Linux 3.9 Gets Btrfs RAID 5/6, Fsync Performance

Written by Michael Larabel in Linux Storage on 2 March 2013 at 12:46 PM EST. 8 Comments
LINUX STORAGE
In addition to the already exciting features of the Linux 3.9 kernel, this next release will also bring several new features to the Btrfs file-system.

Chris Mason sent in the Btrfs 3.9 pull request to Linus Torvalds on Saturday morning. The most notable feature to this experimental file-system update is RAID 5 and RAID 6 support. RAID 5/6 support for Btrfs has been talked about for ages, but it's finally materialized in a state for mainline after new code appeared in early February.

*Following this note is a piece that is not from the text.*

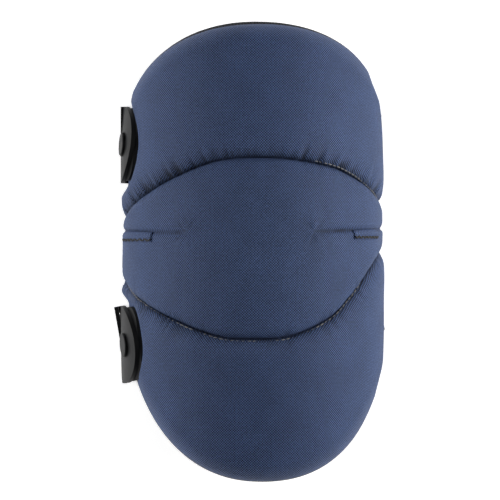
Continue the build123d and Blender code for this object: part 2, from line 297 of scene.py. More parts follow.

While support for these RAID modes is going mainline, it's still considered experimental since Chris Mason is still working on a parity logging setup to avoid inconsistent parity after crashes. This RAID code though is being mainlined to hopefully spot any performance issues or other problems quickly in 3.9. The Btrfs scrub utility also doesn't correct RAID 5/6 errors at this time.

Aside from the new Btrfs RAID 5/6 support, there's also more work on improving the fsync performance. A change made for Linux 3.9 is to combine waiting for meta-data with waiting for data, which Chris describes as "a big latency win. It is also one step towards using atomics for the hardware during a commit."

Another update is a way to use Btrfs send/receive support to send only meta-data changes. This is particularly a change for SUSE to make Snapper more efficient at finding differences between Btrfs snapshots.

Yet another new feature for Btrfs is snapshot-aware defrag support.

Last but not least, there's a large number of fixes and clean-ups. More details can be found via the Btrfs 3.9 pull request.